Present the data once more in exactly its original form.

DATA PROVIDED:
---------------
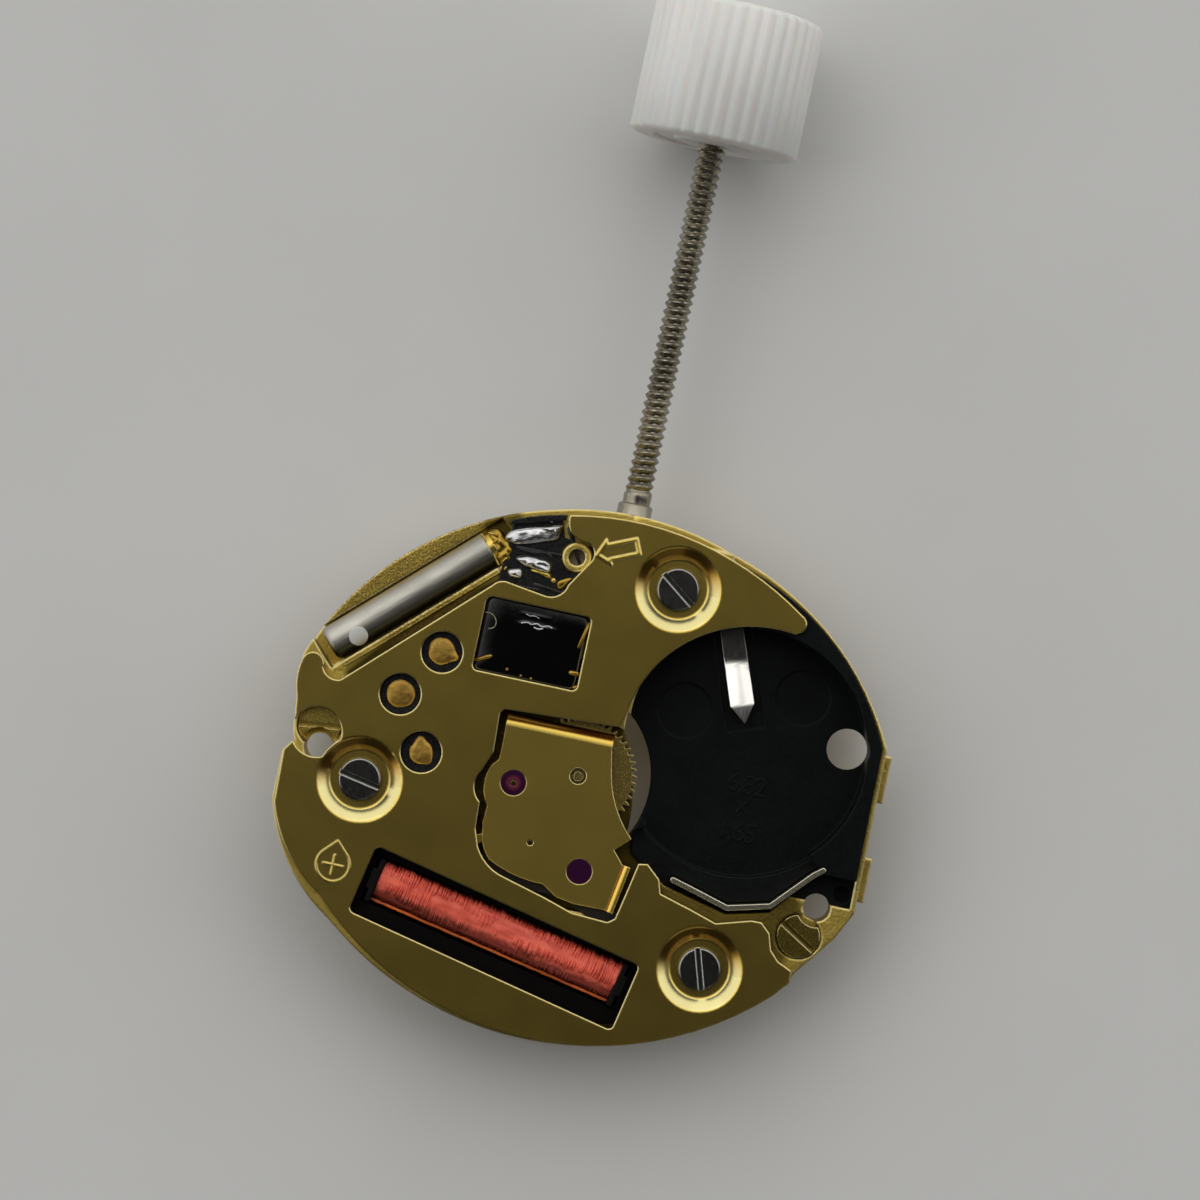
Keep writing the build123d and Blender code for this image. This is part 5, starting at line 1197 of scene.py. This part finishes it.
# Stage
class MOVEMENT_OT_set_stage(bpy.types.Operator):
    """Lays the floor and sets the lights, the background and the camera"""
    bl_idname = "movement.set_stage"
    bl_label = "Set the stage"

    image_turn = math.radians(12.06)
    ahead = Vector((-math.sin(image_turn), math.cos(image_turn), 0))
    left = Vector((-math.cos(image_turn), -math.sin(image_turn), 0))
    floor_gap, floor_half = 0.00002, 1.2
    aim, lamp_distance, lamp_shape = Vector((0, 0.003, 0.001)), 0.26, 0.7
    sensor, camera_distance, seen_width = 36, 150, 34.22

    def execute(self, context):
        stage = context.scene.movement_stage
        self.lay_floor(stage)
        self.light(stage)
        self.background(context.scene, stage)
        self.camera(context.scene)
        context.scene.view_settings.view_transform = "Standard"
        return {"FINISHED"}

    def lay_floor(self, stage):
        low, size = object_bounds()[0][2] - self.floor_gap, self.floor_half
        mesh = bpy.data.meshes.new("floor")
        mesh.from_pydata([(-size, -size, low), (size, -size, low), (size, size, low),
                          (-size, size, low)], [], [(0, 1, 2, 3)])
        floor = linked("floor", mesh)
        finish, tree, shader = start_finish("Pale floor", stage.floor, 0.0, 0.6)
        tree.links.new(mixed(tree, patchy(tree, 9.0, 0.2), darker(stage.floor, 0.96),
                             stage.floor), shader.inputs["Base Color"])
        mesh.materials.append(finish)
        floor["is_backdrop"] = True

    def light(self, stage):
        for name, way, height, size, level in (
                ("window light", self.ahead + 0.2 * self.left, 1.0, 0.21, stage.key),
                ("left window light", self.ahead + 1.5 * self.left, 1.5, 0.21, stage.key),
                ("right window light", self.ahead - 1.6 * self.left, 1.5, 0.21,
                 0.8 * stage.key),
                ("fill light", -1.0 * self.ahead - 0.3 * self.left, 0.8, 0.2, stage.fill)):
            lamp = bpy.data.lights.new(name, "AREA")
            lamp.shape = "RECTANGLE"
            lamp.size = size
            lamp.size_y = size * self.lamp_shape
            lamp.energy = level * math.pi * lamp.size * lamp.size_y
            holder = linked(name, lamp)
            way = (way.normalized() + Vector((0, 0, height))).normalized()
            holder.location = self.aim + way * self.lamp_distance
            holder.rotation_euler = way.to_track_quat("Z", "Y").to_euler()

    def background(self, scene, stage):
        """A plain room, bright on the window's side and its flanks, with a dim ceiling."""
        world = bpy.data.worlds.new("Soft room")
        world.use_nodes = True
        tree = world.node_tree
        shade = tree.nodes["Background"]
        way = put(tree, "ShaderNodeTexCoord").outputs["Generated"]
        ahead, aside = (vector(tree, "DOT_PRODUCT", way, line)
                        for line in (self.ahead, self.left))
        flanks = [number(tree, "MULTIPLY", aside, share) for share in (0.7, -0.4)]
        side = number(tree, "ADD", ahead, number(tree, "MAXIMUM", *flanks))
        bright = put(tree, "ShaderNodeMapRange",
                     {"Value": side, "From Min": 0.04, "From Max": 0.42, "To Min": stage.dim,
                      "To Max": stage.bright}, interpolation_type="SMOOTHSTEP").outputs[0]
        shade.inputs["Color"].default_value = (1.0, 0.99, 0.97, 1)
        tree.links.new(bright, shade.inputs["Strength"])
        scene.world = world

    def camera(self, scene):
        lens = bpy.data.cameras.new("photo view")
        lens.sensor_width = self.sensor
        lens.lens = self.sensor * self.camera_distance / self.seen_width
        lens.clip_start = 0.001
        view = linked("photo view", lens)
        view.location = (-0.000435, 0.00504, 0.15195)
        view.rotation_euler = (0, 0, self.image_turn)
        scene.camera = view


class MOVEMENT_PT_panel(bpy.types.Panel):
    """Lists the settings and the steps"""
    bl_label = "Quartz movement"
    bl_idname = "MOVEMENT_PT_panel"
    bl_space_type = "VIEW_3D"
    bl_region_type = "UI"
    bl_category = "Movement"

    def draw(self, context):
        for step in STEPS:
            self.layout.operator(step.bl_idname)
        for group in (context.scene.movement_sizes, context.scene.movement_finishes,
                      context.scene.movement_stage):
            box = self.layout.box()
            for name in group.__annotations__:
                box.prop(group, name)


SETTINGS = {"movement_finishes": MovementFinishSettings, "movement_sizes": MovementSizeSettings,
            "movement_stage": MovementStageSettings}
STEPS = (MOVEMENT_OT_set_stage, MOVEMENT_OT_plate_gilt, MOVEMENT_OT_finish_bay,
         MOVEMENT_OT_finish_screws, MOVEMENT_OT_finish_train, MOVEMENT_OT_finish_keyless,
         MOVEMENT_OT_wind_coil, MOVEMENT_OT_cut_stem, MOVEMENT_OT_mould_knob,
         MOVEMENT_OT_dress_circuit)


def register():
    for group in SETTINGS.values():
        bpy.utils.register_class(group)
    for name, group in SETTINGS.items():
        setattr(bpy.types.Scene, name, PointerProperty(type=group))
    for step in (*STEPS, MOVEMENT_PT_panel):
        bpy.utils.register_class(step)


def unregister():
    for step in reversed((*STEPS, MOVEMENT_PT_panel)):
        bpy.utils.unregister_class(step)
    for name, group in SETTINGS.items():
        delattr(bpy.types.Scene, name)
        bpy.utils.unregister_class(group)


def main():
    register()
    for step in STEPS:
        area, name = step.bl_idname.split(".")
        getattr(getattr(bpy.ops, area), name)()


if __name__ == "__main__":
    main()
---------------
ANSWER FOR THE TASK:
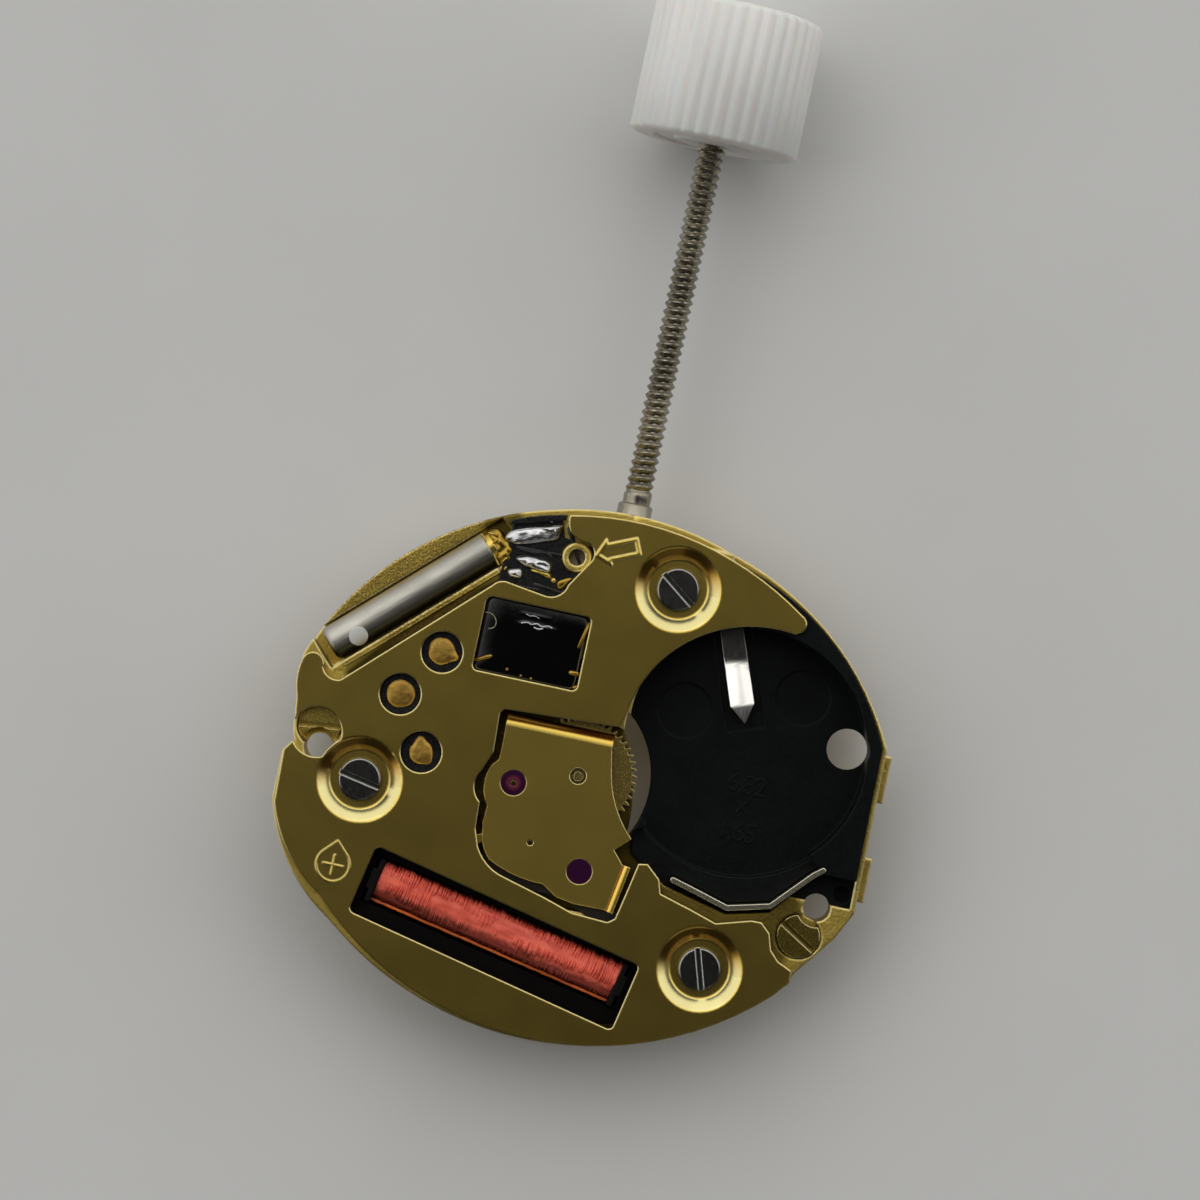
Keep writing the build123d and Blender code for this image. This is part 5, starting at line 1197 of scene.py. This part finishes it.
# Stage
class MOVEMENT_OT_set_stage(bpy.types.Operator):
    """Lays the floor and sets the lights, the background and the camera"""
    bl_idname = "movement.set_stage"
    bl_label = "Set the stage"

    image_turn = math.radians(12.06)
    ahead = Vector((-math.sin(image_turn), math.cos(image_turn), 0))
    left = Vector((-math.cos(image_turn), -math.sin(image_turn), 0))
    floor_gap, floor_half = 0.00002, 1.2
    aim, lamp_distance, lamp_shape = Vector((0, 0.003, 0.001)), 0.26, 0.7
    sensor, camera_distance, seen_width = 36, 150, 34.22

    def execute(self, context):
        stage = context.scene.movement_stage
        self.lay_floor(stage)
        self.light(stage)
        self.background(context.scene, stage)
        self.camera(context.scene)
        context.scene.view_settings.view_transform = "Standard"
        return {"FINISHED"}

    def lay_floor(self, stage):
        low, size = object_bounds()[0][2] - self.floor_gap, self.floor_half
        mesh = bpy.data.meshes.new("floor")
        mesh.from_pydata([(-size, -size, low), (size, -size, low), (size, size, low),
                          (-size, size, low)], [], [(0, 1, 2, 3)])
        floor = linked("floor", mesh)
        finish, tree, shader = start_finish("Pale floor", stage.floor, 0.0, 0.6)
        tree.links.new(mixed(tree, patchy(tree, 9.0, 0.2), darker(stage.floor, 0.96),
                             stage.floor), shader.inputs["Base Color"])
        mesh.materials.append(finish)
        floor["is_backdrop"] = True

    def light(self, stage):
        for name, way, height, size, level in (
                ("window light", self.ahead + 0.2 * self.left, 1.0, 0.21, stage.key),
                ("left window light", self.ahead + 1.5 * self.left, 1.5, 0.21, stage.key),
                ("right window light", self.ahead - 1.6 * self.left, 1.5, 0.21,
                 0.8 * stage.key),
                ("fill light", -1.0 * self.ahead - 0.3 * self.left, 0.8, 0.2, stage.fill)):
            lamp = bpy.data.lights.new(name, "AREA")
            lamp.shape = "RECTANGLE"
            lamp.size = size
            lamp.size_y = size * self.lamp_shape
            lamp.energy = level * math.pi * lamp.size * lamp.size_y
            holder = linked(name, lamp)
            way = (way.normalized() + Vector((0, 0, height))).normalized()
            holder.location = self.aim + way * self.lamp_distance
            holder.rotation_euler = way.to_track_quat("Z", "Y").to_euler()

    def background(self, scene, stage):
        """A plain room, bright on the window's side and its flanks, with a dim ceiling."""
        world = bpy.data.worlds.new("Soft room")
        world.use_nodes = True
        tree = world.node_tree
        shade = tree.nodes["Background"]
        way = put(tree, "ShaderNodeTexCoord").outputs["Generated"]
        ahead, aside = (vector(tree, "DOT_PRODUCT", way, line)
                        for line in (self.ahead, self.left))
        flanks = [number(tree, "MULTIPLY", aside, share) for share in (0.7, -0.4)]
        side = number(tree, "ADD", ahead, number(tree, "MAXIMUM", *flanks))
        bright = put(tree, "ShaderNodeMapRange",
                     {"Value": side, "From Min": 0.04, "From Max": 0.42, "To Min": stage.dim,
                      "To Max": stage.bright}, interpolation_type="SMOOTHSTEP").outputs[0]
        shade.inputs["Color"].default_value = (1.0, 0.99, 0.97, 1)
        tree.links.new(bright, shade.inputs["Strength"])
        scene.world = world

    def camera(self, scene):
        lens = bpy.data.cameras.new("photo view")
        lens.sensor_width = self.sensor
        lens.lens = self.sensor * self.camera_distance / self.seen_width
        lens.clip_start = 0.001
        view = linked("photo view", lens)
        view.location = (-0.000435, 0.00504, 0.15195)
        view.rotation_euler = (0, 0, self.image_turn)
        scene.camera = view


class MOVEMENT_PT_panel(bpy.types.Panel):
    """Lists the settings and the steps"""
    bl_label = "Quartz movement"
    bl_idname = "MOVEMENT_PT_panel"
    bl_space_type = "VIEW_3D"
    bl_region_type = "UI"
    bl_category = "Movement"

    def draw(self, context):
        for step in STEPS:
            self.layout.operator(step.bl_idname)
        for group in (context.scene.movement_sizes, context.scene.movement_finishes,
                      context.scene.movement_stage):
            box = self.layout.box()
            for name in group.__annotations__:
                box.prop(group, name)


SETTINGS = {"movement_finishes": MovementFinishSettings, "movement_sizes": MovementSizeSettings,
            "movement_stage": MovementStageSettings}
STEPS = (MOVEMENT_OT_set_stage, MOVEMENT_OT_plate_gilt, MOVEMENT_OT_finish_bay,
         MOVEMENT_OT_finish_screws, MOVEMENT_OT_finish_train, MOVEMENT_OT_finish_keyless,
         MOVEMENT_OT_wind_coil, MOVEMENT_OT_cut_stem, MOVEMENT_OT_mould_knob,
         MOVEMENT_OT_dress_circuit)


def register():
    for group in SETTINGS.values():
        bpy.utils.register_class(group)
    for name, group in SETTINGS.items():
        setattr(bpy.types.Scene, name, PointerProperty(type=group))
    for step in (*STEPS, MOVEMENT_PT_panel):
        bpy.utils.register_class(step)


def unregister():
    for step in reversed((*STEPS, MOVEMENT_PT_panel)):
        bpy.utils.unregister_class(step)
    for name, group in SETTINGS.items():
        delattr(bpy.types.Scene, name)
        bpy.utils.unregister_class(group)


def main():
    register()
    for step in STEPS:
        area, name = step.bl_idname.split(".")
        getattr(getattr(bpy.ops, area), name)()


if __name__ == "__main__":
    main()